Roundtable: Life sciences in space and health on Earth

  • Chair: Rupert Gerzer, Head of DLR Institute of Aerospace Medicine, Cologne, Germany
  • Chiaki Mukai, JAXA Astronaut, Vice Director for the Human Space System and Utilization Mission Directorate
  • Michael Barratt, Physician Astronaut and Manager NASA Human Research Programme
  • Peter Suedfeld, Dean Emeritus of Graduate Studies and Professor Emeritus of Psychology, University of British Columbia, Canada
  • Hermann Kuppe, Director, Institute of Anaesthesiology, Deutsches Herzzentrum Berlin, Germany
  • Boris Morukov, Physician at the State Research Centre RF-Institute for Biomedical Problems (IBMP), Russia

Chiaki Mukai:

  • If you wish to examine eye functions, you need a dark room, if you wish to examine hearing loss, you need a quiet room. Studying processes involving gravity really requires a place without gravity.
  • Bone loss in menopausal women is 1% per year, healthy astronauts in space lose bone density at 1% per month, over ten times quicker. Studying bone loss is much quicker in astronauts than on Earth.
  • Stress in space is unprecedented compared to isolated environments on Earth.

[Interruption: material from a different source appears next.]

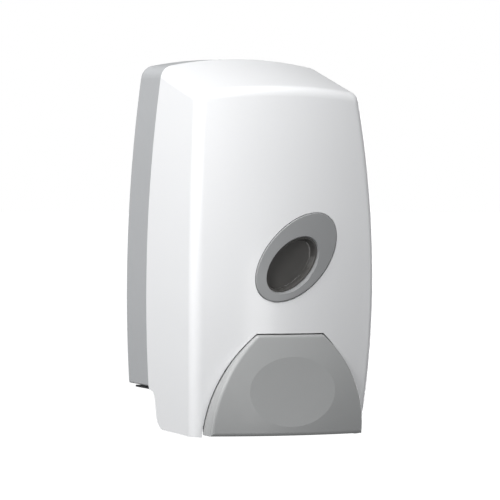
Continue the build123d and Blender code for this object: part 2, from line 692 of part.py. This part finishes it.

In early space flight psychological problems were not an issue. Longer term missions involving larger crews create stressful situations. Peter Suedfeld is looking at beneficial stress: many astronauts return to Earth with heightened awareness.

Hermann Kuppe on applying space research on surgery: new surgery requires cooling patients to 16 degrees to protect the heart during surgery. Measuring the temperature of these patients is done with a temperature sensor developed for the ISS.

Question and Answer session

Q: What do you see as challenges in terms of using ISS for education?

JAXA: We are trying to include all ages in our education projects, including seniors. International projects such as The international Humans in Space Youth Art Competition improve reach of educational projects even more.

Q: Medical ethics question: should we send young people to Mars or older people who have already experienced life?

IBMP: Probably older people will be better adapted to a mission to Mars.